Ia meminta agar pendekatan kebijakan lebih manusiawi dan disesuaikan dengan jenis pekerjaan. Jika pegawai Laskar Pelangi seperti petugas kebersihan diberikan aplikasi untuk melaksanakan pendaftaran, tentu mereka akan gugur karena tidak paham teknologi.

“Kalau soal kebersihan, yang dinilai itu kerajinan dan kehadiran. Tidak perlu diuji dengan soal lewat aplikasi. Cukup dilihat loyalitasnya saja, mereka akan banyak gugur kalau pakai aplikasi,” katanya.

Kasrudi juga menyoroti efek domino kebijakan ini di sektor pelayanan dasar seperti kebersihan dan Kebudayaan. Ia mengungkapkan adanya tenaga kebersihan dan pendamping wisata di Dinas Kebudayaan turut terdampak karena dinilai tak mampu mengikuti sistem berbasis aplikasi.

“Petugas kebersihan itu tidak semua paham teknologi. Kalau penilaiannya hanya dari aplikasi, tentu mereka gugur. Padahal, mereka sudah mengabdi bertahun-tahun,” ujarnya prihatin.

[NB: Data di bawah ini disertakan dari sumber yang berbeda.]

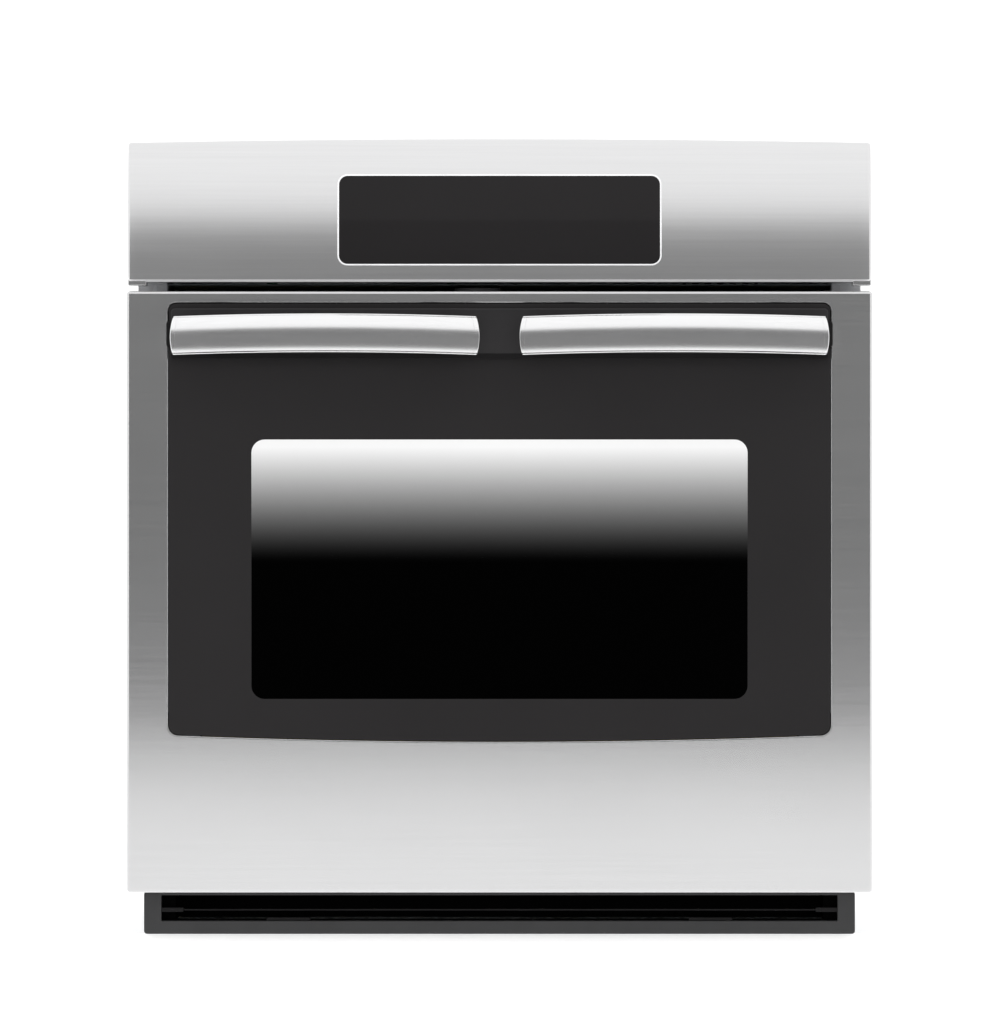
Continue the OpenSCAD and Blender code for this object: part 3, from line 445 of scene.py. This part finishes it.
def finish_node(name, material, bevel):
    """Keeps a CAD node: its facets are merged, its edges rounded, and its material replaced."""
    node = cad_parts[name]
    weld = node.modifiers.new("weld", "WELD")
    weld.merge_threshold = WELD
    flat = node.modifiers.new("flat", "DECIMATE")
    flat.decimate_type = "DISSOLVE"
    flat.angle_limit = math.radians(FLAT_DEGREES)
    if bevel:
        edge = node.modifiers.new("edge", "BEVEL")
        edge.width = bevel
        edge.segments = 2
        edge.limit_method = "ANGLE"
        edge.angle_limit = math.radians(ROUND_DEGREES)
    node.data.materials.clear()
    node.data.materials.append(material)
    node.data.polygons.foreach_set("use_smooth", [True] * len(node.data.polygons))
    smooth = node.modifiers.new("smooth", "WEIGHTED_NORMAL")
    smooth.keep_sharp = True


# ---------- finishes ----------

STEEL = brushed_steel("brushed_stainless", (0.77, 0.77, 0.775), 0.24, grain=0.6)
# lighter copies of the door's stainless: their grain and roughness are their own finishes, their raised
# brightness is painted light
BRIGHTENED_PANEL_STEEL = brushed_steel("brushed_panel_lightened", (0.83, 0.83, 0.835), 0.29, grain=0.2)
BRIGHTENED_GRIP_STEEL = brushed_steel("brushed_grip_lightened", (0.96, 0.96, 0.965), 0.22, grain=0.3)
ZINC = zinc_sheet("galvanised_sheet", (0.52, 0.54, 0.56))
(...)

Ia juga menuding kebijakan ini tidak sensitif terhadap kondisi sosial dan ekonomi masyarakat. Bahkan, ada dugaan politisasi di balik pemilihan siapa yang diberhentikan.

“Bisa jadi ini ada nuansa politis. Jangan karena tidak satu partai, lalu dikeluarkan. Pemerintah harus berdiri untuk semua warga, bukan hanya kelompok tertentu,” ujarnya.

Tak hanya Kasrudi, anggota DPRD dari Fraksi PKS, Hartono, turut menyampaikan kekhawatiran serupa. Ia menyoroti minimnya komunikasi Pemkot dalam mengedukasi publik tentang kebijakan penataan ini.

“Pemerintah harus gunakan narasi yang bijak. Jangan sampai penataan ini justru menciptakan masalah baru. Pelayanan publik tidak boleh terganggu, meskipun satu detik,” tegas Hartono.

DPRD menegaskan akan terus mengawasi proses penataan ini, termasuk memastikan bahwa tidak ada intervensi politik atau penggantian pegawai demi kepentingan kelompok tertentu. Mereka mendesak Pemkot untuk membuka data, melakukan sosialisasi transparan, dan menjamin tidak ada layanan publik yang terganggu.

“Jangan sampai yang kita sebut penataan birokrasi justru mengorbankan pelayanan dan memicu keresahan sosial, kita juga harus pastikan ini kalau yang keluar ini benar-benar dikasih keluar bukan untuk masukkan pegawai baru,” tutup Hartono.

Sementara itu, Wali Kota Makassar, Munafri Arifuddin, angkat bicara terkait polemik pemutusan hubungan kerja (PHK) terhadap ribuan tenaga honorer atau Laskar Pelangi di lingkungan Pemerintah Kota Makassar.

Munafri menegaskan bahwa tidak ada PHK massal yang dilakukan oleh pemerintah kota. Menurutnya, langkah penataan ini semata-mata merupakan implementasi dari regulasi nasional yang mewajibkan penyesuaian status kepegawaian.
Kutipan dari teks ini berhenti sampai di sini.